Von Katja Sebald, Gauting

Die aktuelle Ausstellung des Kunstvereins Gauting ist in zweifacher Hinsicht ein Experiment. Zum einen besteht das Experiment darin, dass die Bilder der 22 ausstellenden Künstler und Künstlerinnen nur bei einem virtuellen Rundgang auf der Website des Kunstvereins zu sehen sind, weil der eigentliche Ausstellungsort, das Gautinger Rathaus, für Besucher derzeit nicht zugänglich ist. Und zum anderen liegt dem Ausstellungstitel "gruppe: f-r-a-u (Akronym)" ein gedankliches Experiment zugrunde: Ist das Wort Frau aus den Anfangsbuchstaben mehrerer Wörter zusammengesetzt und also ein Akronym? Und wenn ja: Um welche Wörter könnte es sich dabei handeln?

Schon im Untertitel macht die Ausstellung dazu einen Vorschlag, er lautet: "farben - rhythmisch - atmen - uns". Und das ist zugleich die Tonalität, die den überwiegenden Teil der gezeigten Arbeiten verbindet. Zu sehen sind Zeichnungen und Malerei, Fotografien und Collagen, auch einige Textbeiträge sind entstanden, es gibt Traumbilder und Farbexplosionen, dynamische Linienanordnungen und Tanzbewegungen, Aktdarstellungen und verschleierte Frauen. Ein Bild heißt "Die Rettung des inneren Kindes durch weibliche Kraft", ein weiteres ist mit "Die Kraft der Frauen" überschrieben. Eine Darstellung zitiert mit der "Venus" von Botticelli und eine andere mit dem "Kuss" von Klimt durchaus männliche Sichtweisen.

Wie immer ging auch dieser Ausstellung der Aufruf an alle Mitglieder voraus, sich mit dem gestellten Thema inhaltlich auseinanderzusetzen.
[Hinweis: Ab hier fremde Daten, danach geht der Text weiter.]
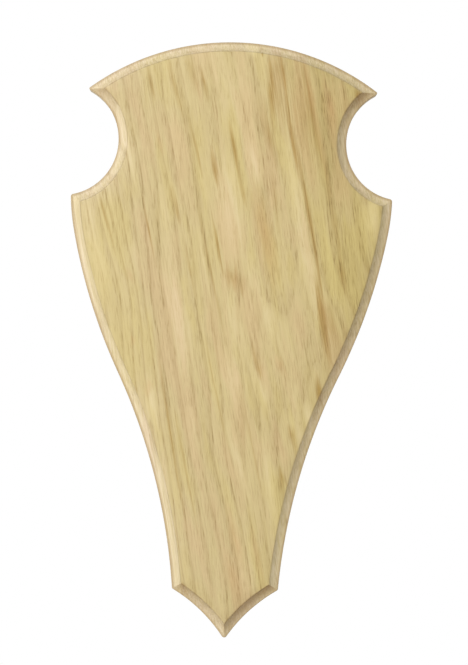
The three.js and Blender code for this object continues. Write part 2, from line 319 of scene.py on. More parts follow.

Auch zwei Männer sind dem Auftrag gefolgt und haben Beiträge eingereicht. Einige Bilder sind als Gemeinschaftsarbeiten entstanden. Für die Vereinsvorsitzende Jane Höchstetter sind die Künstler und Künstlerinnen durch die Ausstellung von Mitgliedern eines Vereins zu Angehörigen einer Gruppe geworden, "die sich mutig, kreativ und facettenreich mit den Aspekten von Frau in Kunst und Gesellschaft" auseinandersetzten.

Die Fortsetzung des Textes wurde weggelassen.